One way of figuring it out would be to get various sized paper laboratory filters and pour the raw water through each one until one of them does the job. The problem is I can't find a variety pack of paper filters.
Anyone know of a test kit (etc)?

PS
I'm sure over time the sediment will go away, but it would be nice to capture the stuff before our system gets filled with it

IMO she needs a water test for those things normally found in private well water that can cause water spotting etc.. That's hardness, iron, manganese, pH, TDS, and sulfates and chlorides would be nice.

If this is sediment in the water heater, you don't mean it is getting out of the heater tank do you? That would be a miracle if it were. I say sediment in a heater tank isn't getting out of it, something in the water is coming out of solution in the heater AND the hot water plumbing instead.

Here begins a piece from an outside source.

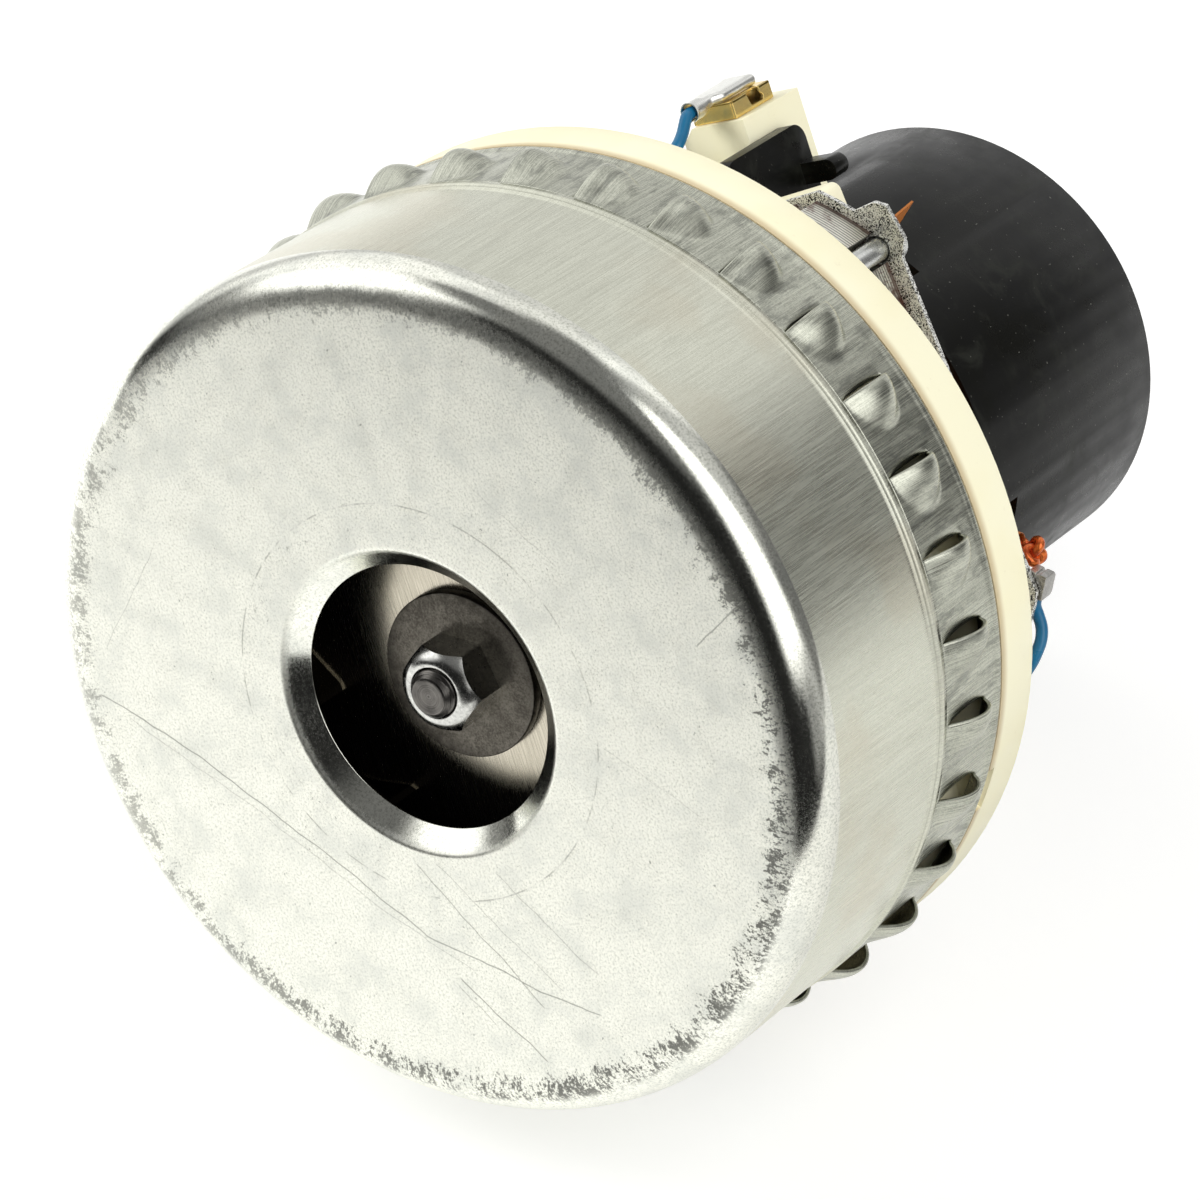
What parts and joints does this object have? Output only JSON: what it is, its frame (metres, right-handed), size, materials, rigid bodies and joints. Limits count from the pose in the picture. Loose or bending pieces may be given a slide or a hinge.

She doesn't need a sediment filter, she needs to remove the cause of the sediment, which is probably caused by heating the water but no one can live well without hot water, so you treat the cold water to prevent the "sediment" but... to remove the sediment from the hot water, you need a filter rated for hot water use.

So get a water test, or do your own with a test kit you can buy from most big box or hardware stores, or online, or call a local water treatment dealer and post the results here. You may find the problem is hard water scale and she needs a water softener instead of a filter.

If so, you should look at a correctly sized softener using a Clack WS-1 control valve for the family size and the SFR gpm required by the house.